Washington, D.C.—A six-building, 28-unit apartment community in Washington, D.C., has traded hands for $7.5 million. The property, known as Spring Valley Flats, is at 4000-4013 47th Street, NW, in Spring Valley, a District residential neighborhood.

The sellers were Urban Investment Partners and Stonebridge Investments. The buyer was 47th Street LLC, a company owned by a private operator with multifamily holdings in northern Virginia. D.C.-based Greysteel, led by Ari Firoozabadi, W. Kyle Tangney, John F. Mullen, Caleb Brown, Lance Ahmadian, and Mike Bediones, represented the seller in the deal.

The property, which is two blocks from American University’s main campus and four blocks from the Washington College of Law, had been modestly improved and repositioned since the sellers acquired it in 2009. The new owner plans to gradually improve the property to appeal to its mainly student tenancy.

It’s a great time for opportunistic multifamily selling in D.C., Tangney tells MHN. “Owners have been given a second chance (or bite of the apple) to sell with pricing at or in excess of the last cycle,” he explains. “As an example, we arranged the sale of a to-be-delivered-vacant, 63-unit SRO multifamily building in Columbia Heights recently, and in 30 days there were over 50 tours and nearly 30 offers. Our client selected an all-cash, non-contingent contract that closed in three weeks.”

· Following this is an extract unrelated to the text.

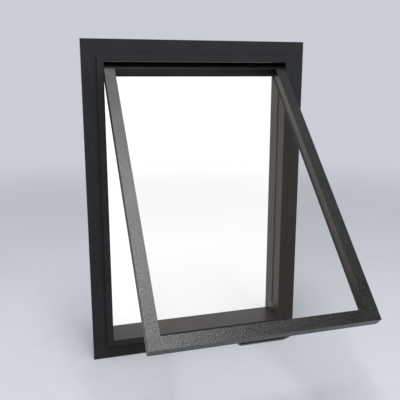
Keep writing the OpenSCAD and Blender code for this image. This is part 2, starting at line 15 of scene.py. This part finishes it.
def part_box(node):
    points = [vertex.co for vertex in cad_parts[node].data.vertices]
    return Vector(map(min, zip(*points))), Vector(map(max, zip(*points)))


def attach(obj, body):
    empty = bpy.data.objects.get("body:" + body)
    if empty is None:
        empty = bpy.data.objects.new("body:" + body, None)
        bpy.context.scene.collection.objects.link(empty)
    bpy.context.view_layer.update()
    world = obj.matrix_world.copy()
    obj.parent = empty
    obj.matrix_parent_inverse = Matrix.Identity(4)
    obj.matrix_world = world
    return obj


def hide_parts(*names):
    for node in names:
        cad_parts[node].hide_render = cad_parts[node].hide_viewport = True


MM = 0.001

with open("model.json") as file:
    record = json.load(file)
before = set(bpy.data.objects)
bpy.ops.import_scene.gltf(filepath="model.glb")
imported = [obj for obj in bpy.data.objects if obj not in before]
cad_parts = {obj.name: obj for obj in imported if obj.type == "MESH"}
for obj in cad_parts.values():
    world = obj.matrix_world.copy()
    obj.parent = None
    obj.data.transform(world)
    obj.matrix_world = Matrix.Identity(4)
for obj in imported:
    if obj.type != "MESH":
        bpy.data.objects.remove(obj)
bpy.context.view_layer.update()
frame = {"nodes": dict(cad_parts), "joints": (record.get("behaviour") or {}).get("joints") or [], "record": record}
record = frame["record"]
body_of = {node: body for body, nodes in record["behaviour"]["bodies"].items() for node in nodes}
slot_of = {row["node"]: row["material_slot"] for row in record["subparts"]}
joints = {joint["name"]: joint for joint in frame["joints"]}

# Places that other pieces are worked out from
head_low, head_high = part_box("frame_head")
sill_low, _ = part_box("frame_sill")
_, jamb_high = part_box("frame_jamb_left")
BOX_FRONT = head_low.y
BOX_BACK = head_high.y
OPEN_HALF_W = -jamb_high.x
OPEN_HALF_H = head_low.z
HINGE = Vector(joints["sash_swing"]["pos_m"])
REST_OPEN = -radians(joints["sash_swing"]["range_deg"][0])
SASH_TO_ROOM = Matrix.Translation(HINGE) @ Matrix.Rotation(-REST_OPEN, 4, "X")
ROOM_TO_SASH = SASH_TO_ROOM.inverted()


# Edge radii in millimetres; nodes that aren't named get OTHER_EDGE
FRAME_EDGE = 0.35
SASH_EDGE = 0.7
MITRE_EDGE = 0.15
OTHER_EDGE = 0.25
EDGE_RADII = {
    "gear_housing": 0.8, "housing_cover": 1.6, "crank_hub": 0.8, "crank_arm": 1.0,
    "lock_base": 0.8, "lock_lever": 1.6, "fixing_lugs": 0.5, "strike_plates": 0.12,
    "frame_corner_keys": 0.8, "sash_corner_keys": 0.6, "hinge_block_left": 0.6,
    "hinge_block_right": 0.6,
}
# Above this radius an edge is rounded in more steps
LARGE_RADIUS = 0.7
# Nodes whose CAD mesh is shown as it is
CARRIED = ("worm", "worm_wheel", "rod_bevel_gear", "crank_bevel_gear", "lock_pinion",
           "lock_bolt_left", "lock_bolt_right", "glazing_tape")

# Points closer than this are one, and faces that turn less than this are one flat face
WELD_DISTANCE = 0.002 * MM
FLAT_ANGLE = radians(0.8)


# ------------------------------------------------------------------ materials


def noise(tree, coords, scale, detail=2.0, stretch=None):
    """A noise texture in the object's own coordinates; stretch makes brushed lines."""
    texture = tree.nodes.new("ShaderNodeTexNoise")
    texture.inputs["Scale"].default_value = scale
    texture.inputs["Detail"].default_value = detail
    source = coords.outputs["Object"]
    if stretch:
        mapping = tree.nodes.new("ShaderNodeMapping")
        mapping.inputs["Scale"].default_value = stretch
        tree.links.new(source, mapping.inputs["Vector"])
        source = mapping.outputs["Vector"]
    tree.links.new(source, texture.inputs["Vector"])
    return texture.outputs["Fac"]


def spread(tree, factor, low, high, narrow=0.3):
    """Maps a noise's middle range to low..high."""
    ranged = tree.nodes.new("ShaderNodeMapRange")
    ranged.inputs["From Min"].default_value = narrow
    ranged.inputs["From Max"].default_value = 1 - narrow
    ranged.inputs["To Min"].default_value = low
    ranged.inputs["To Max"].default_value = high
    tree.links.new(factor, ranged.inputs["Value"])
    return ranged.outputs["Result"]


def blend_colors(tree, factor, dark, light):
    """Mixes two colours by a factor of 0 to 1."""
    mix = tree.nodes.new("ShaderNodeMix")
    mix.data_type = "RGBA"
    tree.links.new(factor, mix.inputs["Factor"])
    mix.inputs["A"].default_value = (*dark, 1)
    mix.inputs["B"].default_value = (*light, 1)
    return mix.outputs["Result"]


def finish(name, dark, light, roughness, metallic=0.0, patch=14.0, grain=900.0, fine_share=0.5,
           bump=0.2, depth=0.1, stretch=None, detail=2.0, specular=0.5):
    """A painted, moulded or metal surface: patches and grain vary its colour, roughness and height."""
    material = bpy.data.materials.new(name)
    material.use_nodes = True
    tree = material.node_tree
    shader = tree.nodes["Principled BSDF"]
    shader.inputs["Metallic"].default_value = metallic
    shader.inputs["Specular IOR Level"].default_value = specular
    coords = tree.nodes.new("ShaderNodeTexCoord")
    patches = noise(tree, coords, patch, 4.0)
    fine = noise(tree, coords, grain, detail, stretch)
    both = tree.nodes.new("ShaderNodeMix")
    both.inputs["Factor"].default_value = fine_share
    tree.links.new(patches, both.inputs["A"])
    tree.links.new(fine, both.inputs["B"])
    share = spread(tree, both.outputs["Result"], 0.0, 1.0)
    tree.links.new(blend_colors(tree, share, dark, light), shader.inputs["Base Color"])
    tree.links.new(spread(tree, both.outputs["Result"], *roughness), shader.inputs["Roughness"])
    height = tree.nodes.new("ShaderNodeBump")
    height.inputs["Strength"].default_value = bump
    height.inputs["Distance"].default_value = depth * MM
    tree.links.new(fine, height.inputs["Height"])
    tree.links.new(height.outputs["Normal"], shader.inputs["Normal"])
    return material


def glass_material():
    """Thin float glass: mostly clear with a faint painted glow, and a mirror at the edges of sight.

    The painted glow is a very faint warm emission that stands in for haze lit by the lamps, so it leaves no grain
    over the dark parts behind the glass.
    """
    material = bpy.data.materials.new("float_glass")
    material.use_nodes = True
    tree = material.node_tree
    tree.nodes.remove(tree.nodes["Principled BSDF"])
    clear = tree.nodes.new("ShaderNodeBsdfTransparent")
    mirror = tree.nodes.new("ShaderNodeBsdfGlossy")
    facing = tree.nodes.new("ShaderNodeLayerWeight")
    facing.inputs["Blend"].default_value = 0.5
    steep = tree.nodes.new("ShaderNodeMath")
    steep.operation = "POWER"
    steep.inputs[1].default_value = 5.0
    tree.links.new(facing.outputs["Facing"], steep.inputs[0])
    coords = tree.nodes.new("ShaderNodeTexCoord")
    streaks = noise(tree, coords, 3.0, 3.0)
    tree.links.new(spread(tree, streaks, 0.015, 0.05), mirror.inputs["Roughness"])
    tint = blend_colors(tree, streaks, (0.941, 0.946, 0.937), (0.949, 0.954, 0.945))
    tree.links.new(tint, clear.inputs["Color"])
    # Painted light: a faint warm glow in the glass, in place of haze lit by the lamps
    painted_glow = tree.nodes.new("ShaderNodeEmission")
    painted_glow_color = blend_colors(tree, streaks, (0.84, 0.62, 0.47), (0.94, 0.72, 0.56))
    tree.links.new(painted_glow_color, painted_glow.inputs["Color"])
    painted_glow_mix = tree.nodes.new("ShaderNodeMixShader")
    painted_glow_share = spread(tree, streaks, 0.0066, 0.0096)
    tree.links.new(painted_glow_share, painted_glow_mix.inputs["Fac"])
    tree.links.new(clear.outputs["BSDF"], painted_glow_mix.inputs[1])
    tree.links.new(painted_glow.outputs["Emission"], painted_glow_mix.inputs[2])
    mirror_share = spread(tree, steep.outputs["Value"], 0.0, 0.4, narrow=0.03)
    mix = tree.nodes.new("ShaderNodeMixShader")
    tree.links.new(mirror_share, mix.inputs["Fac"])
    tree.links.new(painted_glow_mix.outputs["Shader"], mix.inputs[1])
    tree.links.new(mirror.outputs["BSDF"], mix.inputs[2])
    tree.links.new(mix.outputs["Shader"], tree.nodes["Material Output"].inputs["Surface"])
    return material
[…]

Tangney adds that D.C. is one of the few “world cities” that investors can still buy existing multifamily product in premium locations at or below replacement cost (due in part to the city’s rent control regulations). “That fact coupled with historically low interest rates, lack of tangible alternative investments, and the urbanization trend we’re seeing throughout the country are factors in the decision-making process of buyers in the marketplace today,” he says.